Note: in the System Properties dialog, make sure you carefully check Device Manager's list of installed devices and verify nothing's missing and also check the Performance filecard to be sure your File System and Virtual Memory are both 32-bit, and check for the tell-tale (and reassuring) "Your system is configured for optimal performance" notice. Otherwise you're running in the sub-optimal MS-DOS compatibility mode. We skipped checking the Performance filecard and it wasn't until two days later that we realized our oversight. In our case, we needed to copy an Adaptec SCSI controller device driver from the manufacturer's diskette because the driver that ships with Win95 is outdated.

10. Install Office 97.

We strongly recommend you do a Custom / Select All installation, but you'd best have plenty of barren real estate available because it'll cost you a whopping 209 MB. We suggest that, at a minimum, you run each Office 97 application right now and make sure everything starts up normally.

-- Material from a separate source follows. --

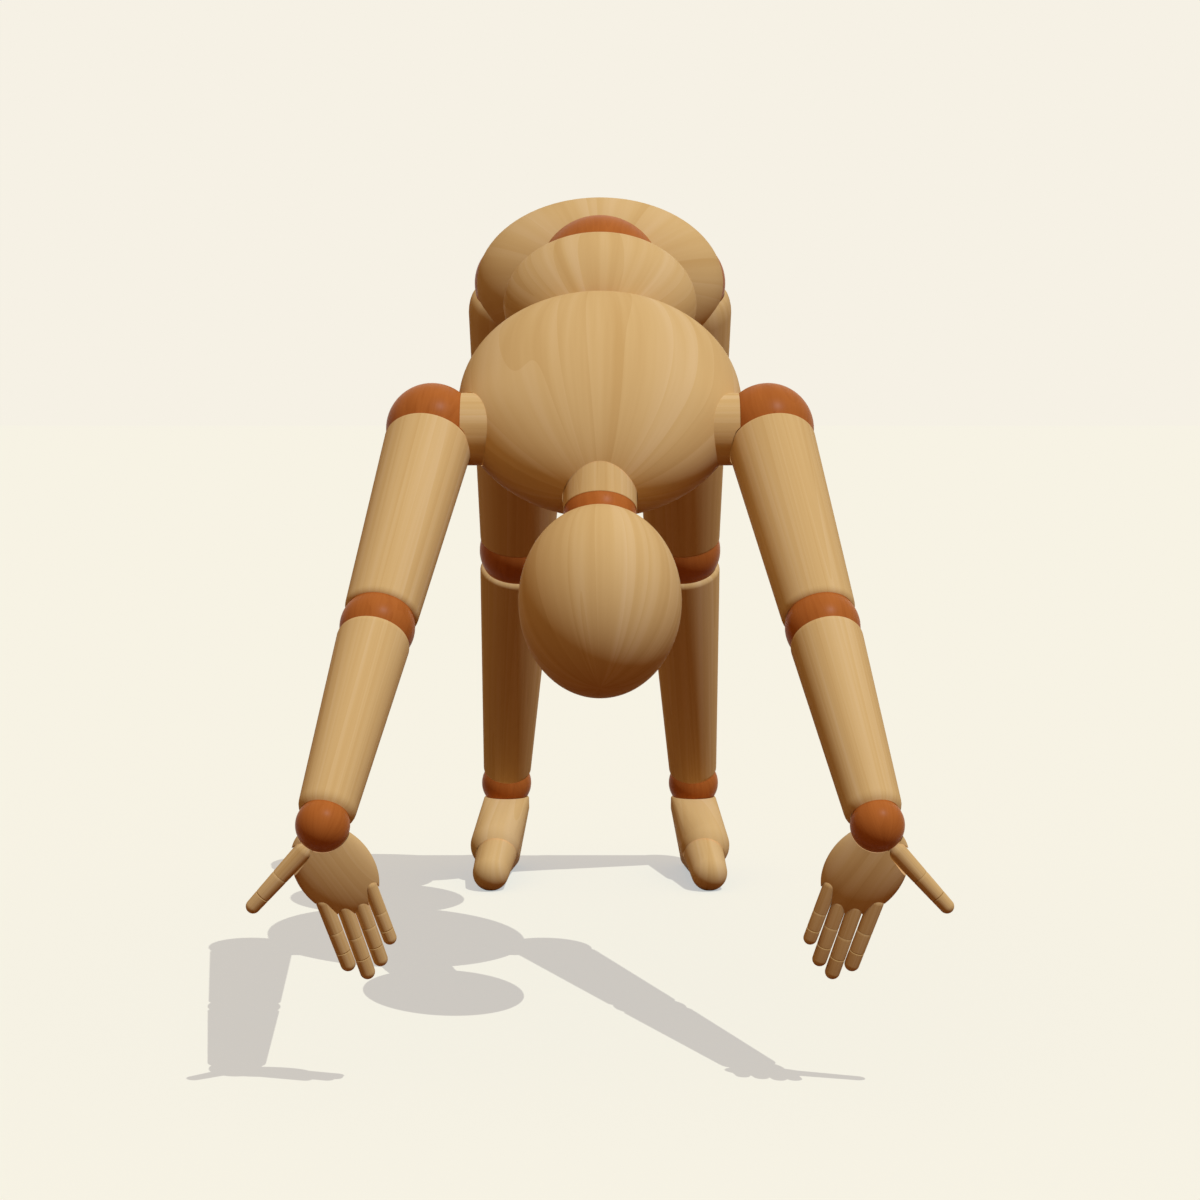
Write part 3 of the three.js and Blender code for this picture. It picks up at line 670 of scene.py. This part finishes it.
def makePaper():
    material, tree = newMaterial("seamlessPaper")
    glow = addNode(tree, "ShaderNodeEmission", {"Color": (*studio["paperGlow"], 1), "Strength": 1.0})
    matt = addNode(tree, "ShaderNodeBsdfDiffuse", {"Color": (*studio["paperMatt"], 1)})
    both = addNode(tree, "ShaderNodeAddShader", links={0: glow.outputs[0], 1: matt.outputs[0]})
    dim = addNode(tree, "ShaderNodeBsdfDiffuse", {"Color": (*studio["bounce"], 1)})
    mix = addNode(tree, "ShaderNodeMixShader",
                  links={0: seenDirectly(tree), 1: dim.outputs[0], 2: both.outputs[0]})
    addNode(tree, "ShaderNodeOutputMaterial", links={"Surface": mix.outputs[0]})
    return material


clearSelection()
bpy.ops.mesh.primitive_plane_add(size=studio["floorSize"], location=(0, 0, 0))
floor = applyPlace()
floor.name = "paperFloor"
floor.data.materials.append(makePaper())

world = bpy.data.worlds.new("studio")
bpy.context.scene.world = world
world.use_nodes = True
tree = world.node_tree
tree.nodes.clear()
backdrop = addNode(tree, "ShaderNodeBackground", {"Color": tone(studio["paper"]), "Strength": 1.0})
fill = addNode(tree, "ShaderNodeBackground", {"Color": (*studio["fill"], 1), "Strength": 1.0})
mix = addNode(tree, "ShaderNodeMixShader",
              links={0: seenDirectly(tree), 1: fill.outputs[0], 2: backdrop.outputs[0]})
addNode(tree, "ShaderNodeOutputWorld", links={"Surface": mix.outputs[0]})


def groupFor(name, state):  # the paper alone, or all but the paper
    group = bpy.data.collections.new(name)
    group.objects.link(floor)
    group.collection_objects[0].light_linking.link_state = state
    return group


def addLamp(name, lights, blockedBy=None):
    clearSelection()
    bpy.ops.object.light_add(type="SUN", location=studio["sunPlace"])
    lamp = bpy.context.object
    lamp.name = name
    lamp.rotation_euler = Vector(studio["sunFrom"]).to_track_quat("Z", "Y").to_euler()
    lamp.data.color = studio["sun"]
    lamp.data.energy = studio["sunStrength"]
    lamp.data.angle = math.radians(studio["sunSize"])
    lamp.light_linking.receiver_collection = lights
    lamp.light_linking.blocker_collection = blockedBy


# one lamp for the paper and its shadows, and its twin for the wood, which throws no shade on itself
paperOnly, allButPaper = groupFor("paperOnly", "INCLUDE"), groupFor("allButPaper", "EXCLUDE")
addLamp("paperLamp", paperOnly)
addLamp("woodLamp", allButPaper, paperOnly)

# the photograph's camera: metres, degrees below level, and mm
view = {"place": (0, -0.84804, 0.1905), "pitch": 4.49, "lens": 75.42, "sensor": 36, "farthest": 100}
bpy.ops.object.camera_add(location=view["place"], rotation=(math.radians(90 - view["pitch"]), 0, 0))
camera = bpy.context.object
camera.data.lens = view["lens"]
camera.data.sensor_width = view["sensor"]
camera.data.clip_end = view["farthest"]
bpy.context.scene.camera = camera
bpy.context.scene.view_settings.view_transform = "Standard"
print("studio made")

bpy.context.view_layer.update()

11. Install Internet Explorer 3.01 from the Office 97 CD.

To take full advantage of Office 97's plethora of Web integration features, you'll want the latest and greatest version of IE. And the fastest way to get it (as of the time of this writing) is right off the CD; in fact, Office 97 setup leaves a shortcut on your desktop titled "Setup for Microsoft Internet Explorer 3.01." Double-click it and let 'er rip. Once installed, test IE on your favorite Web site, say, http://www.primeconsulting.com.

12. Move any data back.

If you had any data on the PC and you want it back, go ahead and copy, move, restore from tape, or otherwise cajole it back onto your hard drive now.

It was a chore, it was pure drudgery, life just ain't fair sometimes, but now it's done and you can rest easy that no one at Microsoft will ever be able to say all those GPFs Word 8's pulling on you are because you were a beta tester and didn't reformat your hard disk before installing the gold code. Amen.